With insight into behavioral patterns and motivations, policy makers can design cost-effective policies that encourage their target audiences to make sustainable choices.

Ismail, Hussein Ismail, and Abd Elkhalek, Abeer Mohamed Ali. 2021. “Insights from Behavioural Economics to Enhance the Environmental Dimension of Sustainable Development.” International Journal of Business and Economic Development (IJBED) 9 (1) (05). doi:http://dx.doi.org/10.24052/IJBED/V09N01/ART-02.  

Across the globe, people underestimate the future impacts of environmental risks such as climate change. Unfortunately, traditional public policies intended to encourage sustainable behaviors are often met with indifference. These policies are ineffective because they incorrectly assume that individuals make choices rationally and based on consistent preferences. Encouragingly, developed countries have created several successful market-based policies by incorporating insights from behavioral economics. Developing countries and even businesses can also adopt this approach as a more attractive and less costly alternative for environmental sustainability. Environmental policies, if designed to consider behavioral economics, can encourage individuals to translate good intentions into sustainable behaviors.  

An enlightening study by Ismail Ismail and Abeer Abd Elkhalek of the Arab Academy for Science, Technology, and Maritime Transport demonstrates that sustainability policies can be effective when designed with an understanding of people’s behavior. The study explores the linkages between behavioral economics, public policy, and sustainable environmental development. The two researchers surveyed 4000 households in 11 Egyptian provinces and asked respondents about their attitudes towards the following: energy-saving strategies, transportation choices, food production and consumption, and waste management. 

The survey found two main drivers of engagement in, and attitudes towards, sustainable behaviors: costs and environmental awareness. For example, some of the respondents were not in favor of voluntarily paying to address environmental problems. Others preferred public transport because of its low fare – but had little knowledge of its relative environmental benefits. In addition to the main drivers, it was discovered that demographics and education also influence attitudes. For instance, the results suggest that women are more willing than men to adopt sustainable behaviors and are more concerned about environmental issues. Additionally, respondents from universities showed greater awareness and positive attitudes towards sustainability. 

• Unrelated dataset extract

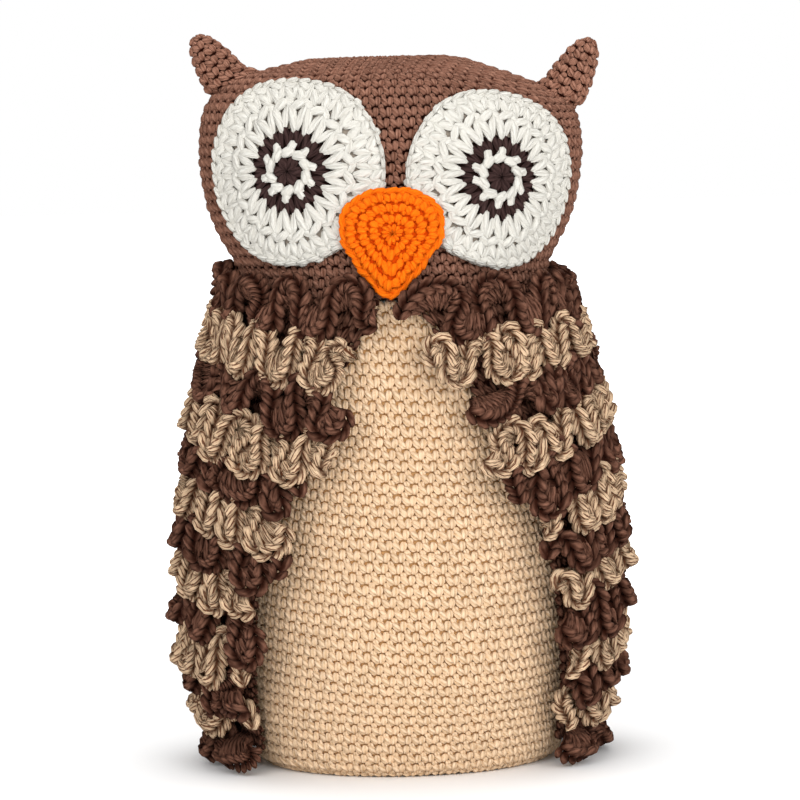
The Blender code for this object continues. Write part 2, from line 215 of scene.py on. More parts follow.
# colour is on the plies, shade between them, and gap between stitches, up to gapDepth of their height
yarnLooks = {
    "tanYarn": dict(colour=(0.78, 0.585, 0.405), shade=(0.53, 0.335, 0.175), gap=(0.60, 0.340, 0.145),
                    gapDepth=0.34, twist=1.3, fibres=1.9, plyContrast=0.5, vary=0.10),
    "brownYarn": dict(colour=(0.315, 0.160, 0.110), shade=(0.098, 0.035, 0.020), gap=(0.038, 0.006, 0.002),
                      gapDepth=0.65, twist=1.3, fibres=2.6, plyContrast=0.45, vary=0.22, bump=1.0,
                      sheen=0.06),
    "wingYarn": dict(colour=(0.222, 0.104, 0.068), shade=(0.024, 0.006, 0.003), gap=(0.016, 0.003, 0.001),
                     gapDepth=0.75, twist=1.1, fibres=1.7, plyContrast=0.35, vary=0.22, bump=1.0, sheen=0.06),
    "marlYarn": dict(colour=(0.86, 0.63, 0.42), shade=(0.66, 0.43, 0.25), gap=(0.10, 0.034, 0.014),
                     gapDepth=0.45, second=(0.24, 0.110, 0.062), secondShade=(0.10, 0.038, 0.020),
                     bandPlies=2.5, bandShift=2.0, plies=18, twist=0.9, fibres=1.2, plyContrast=0.5,
                     vary=0.12, bump=1.0, sheen=0.06),
    "whiteYarn": dict(colour=(0.645, 0.63, 0.58), shade=(0.53, 0.505, 0.45), gap=(0.40, 0.34, 0.28),
                      gapDepth=0.35, twist=0.9, fibres=3.4, plyContrast=0.4, vary=0.05),
    "darkYarn": dict(colour=(0.055, 0.030, 0.028), shade=(0.018, 0.009, 0.008), gap=(0.012, 0.005, 0.004),
                     gapDepth=0.3, twist=1.2, fibres=3.4, plyContrast=0.5, vary=0.25),
    "orangeYarn": dict(colour=(0.87, 0.180, 0.006), shade=(0.76, 0.115, 0.002), gap=(0.62, 0.065, 0.001),
                       gapDepth=0.40, twist=1.3, fibres=3.2, plyContrast=0.45, vary=0.10, sheen=0.08),
}
yarns = {name: yarnMaterial(name, look) for name, look in yarnLooks.items()}


fibreLook = dict(
    hollows=(0.72, 0.71, 0.68),
    tufts=(0.90, 0.90, 0.88),
    noise=(140, 5, 1.5),        # scale, detail and distortion
    bump=(0.8, 0.002),
)


def fillingMaterial():
    # the loose white fibre inside the covers
    material, tree, shader = newMaterial("fibreFilling")
    tufts = addNoise(tree, addNode(tree, "TexCoord", {})["Object"], *fibreLook["noise"])
    setInputs(tree, shader, {
        "Base Color": addMix(tree, tufts, fibreLook["hollows"], fibreLook["tufts"]),
        "Normal": addBump(tree, tufts, *fibreLook["bump"]),
        "Roughness": 1.0,
    })
    return material


filling = fillingMaterial()
nodes["body_filling"].data.materials.clear()
nodes["body_filling"].data.materials.append(filling)
print("yarns ready")


# stitches: each is modelled once, lying flat, x along its round, y up it and z off the work

strandLook = dict(
    blunt=0.6,          # below 1 a strand's ends are fuller than a ball's
    mapLength=6,        # millimetres of yarn along v
    mapShift=0.37,      # between the maps of two strands
    endFall=1.7,        # how fast a strand's ends count as gap
)


def addStrand(length, width, depth, at, lean=0.0, tilt=0.0, sides=6, rings=4):
    # a plump length of yarn, in millimetres: lean turns it on the work's face, tilt then turns it about y
    bpy.ops.mesh.primitive_uv_sphere_add(segments=sides, ring_count=rings, radius=1, location=(0, 0, 0))
    strand = bpy.context.object
    end = strand.data.attributes.new("end", "FLOAT", "POINT")
    for vertex in strand.data.vertices:
        end.data[vertex.index].value = abs(vertex.co.z)
        girth = math.hypot(vertex.co.x, vertex.co.y)
        if girth > 0.01:
            vertex.co.x *= girth ** (strandLook["blunt"] - 1)
            vertex.co.y *= girth ** (strandLook["blunt"] - 1)
    bpy.ops.object.mode_set(mode="EDIT")
    bpy.ops.mesh.select_all(action="SELECT")
    bpy.ops.transform.rotate(value=math.pi / 2, orient_axis="X", center_override=(0, 0, 0))
    bpy.ops.transform.resize(value=(width / 2000, length / 2000, depth / 2000), center_override=(0, 0, 0))
    bpy.ops.transform.rotate(value=lean, orient_axis="Z", center_override=(0, 0, 0))
    if tilt:
        bpy.ops.transform.rotate(value=tilt, orient_axis="Y", center_override=(0, 0, 0))
    bpy.ops.transform.translate(value=[place / 1000 for place in at])
    bpy.ops.object.mode_set(mode="OBJECT")
    return strand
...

Behavioral economics is a tool for understanding core human behavior patterns. This study reveals some of these patterns: we are low risk-takers,  care about others, and highly value the present. Insights from behavioral economics surveys, like that of this study, can help measure our environmental values. Once policymakers know their constituents’ values, they can design appealing policy incentives that encourage the adoption of sustainable behaviors. In sum, making targeted behaviors the norm for public policy can help people translate good intentions into action.  

Psychology-based interventions have proven to be a more attractive and less costly strategy to encourage sustainable behaviors, compared to traditional incentives such as direct pricing or regulations. Importantly, behavioral incentives achieve tangible results without relying on rule-setting and are also effective in developing countries. To design successful environmental policies, policy makers need to understand the motivations and attitudes that drive their constituents’ behaviors. Designing policies that consider environmental awareness and incentives can help transition individuals towards environmentally sustainable lifestyles.